Yes, it’s going to drive you nuts when you pick your kid up from daycare and wonder what he’s wearing. Seriously, on what planet do those clothes even match? But, he got there clothed by a parent who loves him and that’s what matters.

Type A personalities are extremely beneficial in a lot of situations. Cruises need to be directed. Ducks need to stay in line. Stuff needs to get done.

Our second son is not the duck who stays in line and I don’t think he ever will be. He taught me that dialing it back from time to time is a good thing – for all of us.

I can’t do it all. If I try? Everyone, including me, suffers.

Letting stuff go that truly doesn’t matter frees up time and mental space. Asking for help when I need it, even if it won’t be done my way, is a good thing. Lowering the expectations I have for myself and others makes us all a happier family.

Yes, I hate when the towels aren’t folded “right” and fall out of the closet, when the dishes aren’t put in the “right” cupboards and when my kids look ridiculous – but, none of that matters. And the energy spent pretending it does just isn’t worth it.

There are areas of my life that need all the Type A help they can get, but my linen closet isn’t one of them. 

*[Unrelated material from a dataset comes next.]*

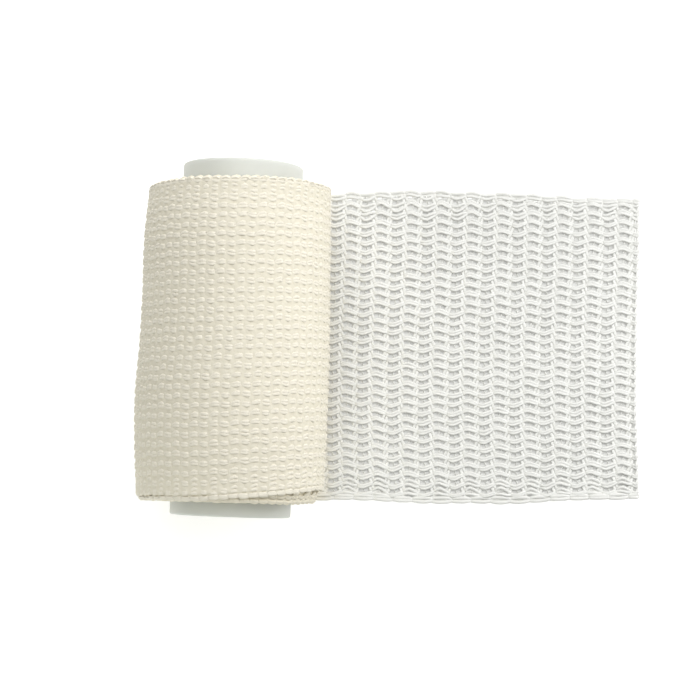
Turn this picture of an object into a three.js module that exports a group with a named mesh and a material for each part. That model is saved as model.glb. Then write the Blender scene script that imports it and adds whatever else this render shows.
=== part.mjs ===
// A roll of knitted casting tape on a plastic core. The roll lies on its side with its axis nearly
// along Y, and the free end of the tape is drawn out flat along +X from under it.
import * as THREE from "three";

// Sizes in millimetres, angles in degrees.
const TAPE_LAYER = 1.1; // one layer of the knit
const GAP = 0.3; // left between pieces that touch

const CORE_LENGTH = 82.4;
const CORE_RADIUS = 14.15;
const CORE_WALL = 1.5;
const CORE_LIP = 0.5; // rounding of the outer edge at each end of the core
const CORE_REACH = 3.1; // how far the core stands out of the tape at its -Y end

const WOUND_LENGTH = 73.5;
const WOUND_LEAN = 2.05; // the roll's +Y end is turned this far towards +X
const PRESSED = 0.6; // how far the soft roll is pressed flat where it rests
const LOW_SHOULDER = 3.5; // rounding of the wound tape's edge at its -Y end
const HIGH_SHOULDER = 2.2; // and at its +Y end

// The wound tape as seen from above, at equal steps from its -Y end to its +Y end: half of its
// width, and how far the middle of that width lies from the core's axis.
const WOUND_SECTIONS = [
  { halfWidth: 22.0, sideways: -0.25 },
  { halfWidth: 22.7, sideways: -0.58 },
  { halfWidth: 22.95, sideways: -0.75 },
  { halfWidth: 22.65, sideways: -0.45 },
  { halfWidth: 22.35, sideways: -0.58 },
  { halfWidth: 22.2, sideways: -0.9 },
  { halfWidth: 21.6, sideways: -0.65 },
];

// The free end's two edges: distance out from the roll's axis, and each edge's distance from the
// middle of the roll. The first row lies hidden under the roll and the last is the cut.
const FREE_END_EDGES = [
  { out: 0, upper: 36.4, lower: -36.2 },
  { out: 12, upper: 37.6, lower: -36.1 },
  { out: 24, upper: 38.7, lower: -35.9 },
  { out: 32, upper: 38.9, lower: -36.0 },
  { out: 40, upper: 39.4, lower: -36.5 },
  { out: 49, upper: 39.2, lower: -36.8 },
  { out: 59, upper: 39.0, lower: -36.7 },
  { out: 69, upper: 38.6, lower: -36.8 },
  { out: 79, upper: 38.1, lower: -36.1 },
  { out: 88.5, upper: 37.7, lower: -35.9 },
  { out: 98.5, upper: 37.5, lower: -35.7 },
];

// How finely the curved faces are divided.
const WOUND_COLUMNS = 84;
const WOUND_STATIONS = 18;
const SHOULDER_STEPS = 4;
const CORE_SIDES = 64;
const EDGE_STEPS = 3; // between two rows of FREE_END_EDGES

const lean = THREE.MathUtils.degToRad(WOUND_LEAN);
const coreHeight = WOUND_SECTIONS[3].halfWidth + TAPE_LAYER / 2 - PRESSED;

const plastic = new THREE.MeshStandardMaterial({ color: 0xe0e3df, roughness: 0.35, metalness: 0 });
const knit = new THREE.MeshStandardMaterial({ color: 0xeee7d2, roughness: 0.9, metalness: 0 });

// A surface through a closed ring of closed rings, each with the same number of points.
function closedGrid(rings) {
  const across = rings[0].length;
  const geometry = new THREE.BufferGeometry().setFromPoints(rings.flat());
  const index = [];
  rings.forEach((_, i) => {
    const here = i * across;
    const next = ((i + 1) % rings.length) * across;
    for (let j = 0; j < across; j++) {
      const k = (j + 1) % across;
      index.push(here + j, next + k, next + j);
      index.push(here + j, here + k, next + k);
    }
  });
  geometry.setIndex(index);
  geometry.computeVertexNormals();
  return geometry;
}

// The core: a plain tube turned about Y, its outer end edges slightly rounded.
function coreGeometry() {
  const inner = CORE_RADIUS - CORE_WALL;
  const rounded = CORE_RADIUS - CORE_LIP;
  const profile = new THREE.Path();
  profile.moveTo(inner, 0);
  profile.lineTo(rounded, 0);
  profile.absarc(rounded, CORE_LIP, CORE_LIP, -Math.PI / 2, 0, false);
  profile.lineTo(CORE_RADIUS, CORE_LENGTH - CORE_LIP);
  profile.absarc(rounded, CORE_LENGTH - CORE_LIP, CORE_LIP, 0, Math.PI / 2, false);
  profile.lineTo(inner, CORE_LENGTH);
  profile.lineTo(inner, 0);
  return new THREE.LatheGeometry(profile.getPoints(3), CORE_SIDES);
}

// Half width and sideways shift of the wound tape, by the share of its length from its -Y end.
const woundShape = new THREE.CatmullRomCurve3(
  WOUND_SECTIONS.map((row) => new THREE.Vector3(row.halfWidth, row.sideways, 0)),
  false,
  "catmullrom",
  0.5,
);

// One ring of the wound tape's outside. It starts where the free end leaves, straight under the
// axis, and runs up the -X side, over the top and back down, drawing in by one layer as it goes.
// It is pressed flat on the surface before the top, and on the free end after it.
function woundRing(along, inset) {
  const shape = woundShape.getPoint(along / WOUND_LENGTH);
  const widest = shape.x + TAPE_LAYER / 2;
  const middle = shape.y + TAPE_LAYER / 4;
  const height = widest - PRESSED;
  const ring = [];
  for (let j = 0; j <= WOUND_COLUMNS; j++) {
    const turn = j / WOUND_COLUMNS;
    const angle = 2 * Math.PI * turn;
    const radius = widest - TAPE_LAYER * turn - inset;
    const lowest = turn < 0.5 ? 0 : TAPE_LAYER + GAP;
    const atStep = j === 0 || j === WOUND_COLUMNS;
    const x = atStep ? 0 : middle - radius * Math.sin(angle);
    const z = Math.max(height - radius * Math.cos(angle), lowest);
    ring.push(new THREE.Vector3(x, along, z));
  }
  return ring;
}

// The wound tape's bore, a gap wider than the core.
function boreRing(along) {
  const radius = CORE_RADIUS + GAP;
  const ring = [];
  for (let j = 0; j <= WOUND_COLUMNS; j++) {
    const angle = (2 * Math.PI * (j + 0.5)) / (WOUND_COLUMNS + 1);
    const x = -radius * Math.sin(angle);
    const z = coreHeight - radius * Math.cos(angle);
    ring.push(new THREE.Vector3(x, along, z));
  }
  return ring;
}

// The wound tape: one thick sleeve with a rounded shoulder at each end.
function woundGeometry() {
  const rings = [boreRing(0)];
  for (let k = 0; k < SHOULDER_STEPS; k++) {
    const angle = (Math.PI / 2) * (k / SHOULDER_STEPS);
    rings.push(woundRing(LOW_SHOULDER * (1 - Math.cos(angle)), LOW_SHOULDER * (1 - Math.sin(angle))));
  }
  const straight = WOUND_LENGTH - LOW_SHOULDER - HIGH_SHOULDER;
  for (let k = 0; k <= WOUND_STATIONS; k++) {
    rings.push(woundRing(LOW_SHOULDER + (straight * k) / WOUND_STATIONS, 0));
  }
  for (let k = SHOULDER_STEPS - 1; k >= 0; k--) {
    const angle = (Math.PI / 2) * (k / SHOULDER_STEPS);
    const along = WOUND_LENGTH - HIGH_SHOULDER * (1 - Math.cos(angle));
    rings.push(woundRing(along, HIGH_SHOULDER * (1 - Math.sin(angle))));
  }
  rings.push(boreRing(WOUND_LENGTH));
  return closedGrid(rings);
}

// One edge of the free end as a smooth curve. Its first point keeps clear of the wound tape's
// step, which leans with the roll.
function edgeCurve(name) {
  const points = FREE_END_EDGES.map((row, i) => {
    const out = i === 0 ? GAP + row[name] * Math.tan(lean) : row.out;
    return new THREE.Vector2(out, row[name]);
  });
  return new THREE.SplineCurve(points).getPoints((points.length - 1) * EDGE_STEPS);
}

// The free end: one layer of the tape, flat on the surface.
function looseEndGeometry() {
  const outline = new THREE.Shape([...edgeCurve("lower"), ...edgeCurve("upper").reverse()]);
  return new THREE.ExtrudeGeometry(outline, { depth: TAPE_LAYER, bevelEnabled: false });
}

const core = new THREE.Mesh(coreGeometry(), plastic);
core.name = "core";
core.position.set(0, -CORE_REACH, coreHeight);

const wound = new THREE.Mesh(woundGeometry(), knit);
wound.name = "wound_tape";

const looseEnd = new THREE.Mesh(looseEndGeometry(), knit);
looseEnd.name = "loose_end";

// The roll turns as one about the upright line through its middle.
const turned = new THREE.Group();
turned.rotation.z = -lean;
const centred = new THREE.Group();
centred.position.y = -WOUND_LENGTH / 2;
centred.add(core, wound);
turned.add(centred);

// The origin is on the surface, under the middle of the whole object's box.
const laid = new THREE.Group();
laid.add(turned, looseEnd);
const box = new THREE.Box3().setFromObject(laid, true);
const middle = box.getCenter(new THREE.Vector3());
laid.position.set(-middle.x, -middle.y, 0);

const roll = new THREE.Group();
roll.add(laid);

export default roll;
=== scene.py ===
import math

import bpy
import numpy as np
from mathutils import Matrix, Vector


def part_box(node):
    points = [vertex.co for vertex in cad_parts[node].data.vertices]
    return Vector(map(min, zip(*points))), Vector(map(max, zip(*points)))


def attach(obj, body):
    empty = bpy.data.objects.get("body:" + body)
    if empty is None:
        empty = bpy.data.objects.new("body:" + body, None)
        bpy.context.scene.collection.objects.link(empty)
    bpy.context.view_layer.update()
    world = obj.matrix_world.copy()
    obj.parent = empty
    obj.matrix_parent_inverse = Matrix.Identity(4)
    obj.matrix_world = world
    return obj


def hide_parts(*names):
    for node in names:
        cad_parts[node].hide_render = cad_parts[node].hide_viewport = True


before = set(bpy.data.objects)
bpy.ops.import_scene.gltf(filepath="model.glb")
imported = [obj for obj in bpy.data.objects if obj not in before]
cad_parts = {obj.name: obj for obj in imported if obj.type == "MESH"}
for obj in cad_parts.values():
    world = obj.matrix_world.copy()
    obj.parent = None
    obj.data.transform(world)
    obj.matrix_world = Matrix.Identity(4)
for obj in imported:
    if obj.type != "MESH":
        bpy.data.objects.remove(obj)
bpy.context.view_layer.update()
MM = 0.001

# Core: a plain tube of natural polyethylene, extruded and cut, its end edges slightly rounded.
# The tape is wound straight on it. It stands out of the tape at both ends, and its bore is open.
LEAN = math.radians(2.05)  # the roll's +Y end is turned this far towards +X
CORE_LENGTH = 82.4 * MM
CORE_WALL = 1.5 * MM
CORE_SHIFT = 1.35 * MM  # from the wound tape's middle to the core's, along the axis
LIP = 0.5 * MM
CORE_SIDES = 144
LIP_STEPS = 6
WALL_STEPS = 12
POLYETHYLENE = "CBCDC9"

core_low, core_high = (np.array(corner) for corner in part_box("core"))
core_middle = (core_low + core_high) / 2
core_radius = (core_high[2] - core_low[2]) / 2
core_height = core_middle[2]
ALONG = np.array([math.sin(LEAN), math.cos(LEAN), 0.0])
ACROSS = np.array([math.cos(LEAN), -math.sin(LEAN), 0.0])
UP = np.array([0.0, 0.0, 1.0])
roll_middle = (core_middle - CORE_SHIFT * ALONG) * (1, 1, 0)


def in_roll(side, along, height):
    """Points of the roll's own frame: its middle + side * across + along * axis + height * up."""
    side, along, height = np.broadcast_arrays(side, along, height)
    return roll_middle + side[..., None] * ACROSS + along[..., None] * ALONG + height[..., None] * UP


def mesh_piece(name, points, faces, material):
    """A smooth-shaded object at the origin, from an array of points and arrays of like-sided faces."""
    mesh = bpy.data.meshes.new(name)
    mesh.vertices.add(len(points))
    mesh.vertices.foreach_set("co", points.astype(np.float32).ravel())
    corners = np.concatenate([part.ravel() for part in faces]).astype(np.int32)
    sides = np.concatenate([np.full(len(part), part.shape[1]) for part in faces])
    mesh.loops.add(len(corners))
    mesh.loops.foreach_set("vertex_index", corners)
    mesh.polygons.add(len(sides))
    mesh.polygons.foreach_set("loop_start", (np.cumsum(sides) - sides).astype(np.int32))
    mesh.polygons.foreach_set("use_smooth", np.ones(len(sides), dtype=bool))
    mesh.update(calc_edges=True)
    mesh.materials.append(material)
    piece = bpy.data.objects.new(name, mesh)
    bpy.context.scene.collection.objects.link(piece)
    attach(piece, "root")
    return piece


def closed_grid(rows, columns):
    """Four-sided faces over a grid of points that closes on itself both ways."""
    corner = np.arange(rows * columns).reshape(rows, columns)
    below = np.roll(corner, -1, axis=0)
    return np.stack(
        [corner, below, np.roll(below, -1, axis=1), np.roll(corner, -1, axis=1)], axis=-1
    ).reshape(-1, 4)


def linear(colour):
    """An sRGB hex colour as linear red, green, blue and alpha."""
    parts = [int(colour[i:i + 2], 16) / 255 for i in (0, 2, 4)]
    return [p / 12.92 if p <= 0.04045 else ((p + 0.055) / 1.055) ** 2.4 for p in parts] + [1.0]


def add_node(tree, kind, inputs=None, **settings):
    """Adds a shader node with its settings. An input is a value, or the output that it links from."""
    made = tree.nodes.new(kind)
    for name, value in settings.items():
        setattr(made, name, value)
    for name, value in (inputs or {}).items():
        if isinstance(value, bpy.types.NodeSocket):
            tree.links.new(value, made.inputs[name])
        else:
            made.inputs[name].default_value = value
    return made


def new_material(name):
    """An empty material and its node tree."""
    material = bpy.data.materials.new(name)
    material.use_nodes = True
    material.node_tree.nodes.clear()
    return material, material.node_tree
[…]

Any other Type A moms out there? What have you learned since having kids? 

2 COMMENTS

  1. Ha! I was a wreck with my first baby! Onesies were folded perfectly, everything was sanitized and if anyone even THOUGHT about breathing near a pacifier, it was instantly washed and put in a pot of boiling water. Now, on my fourth baby and with three kids in elementary school, I’m happy if their clothes are clean and if their socks mostly match! I get ya, mama!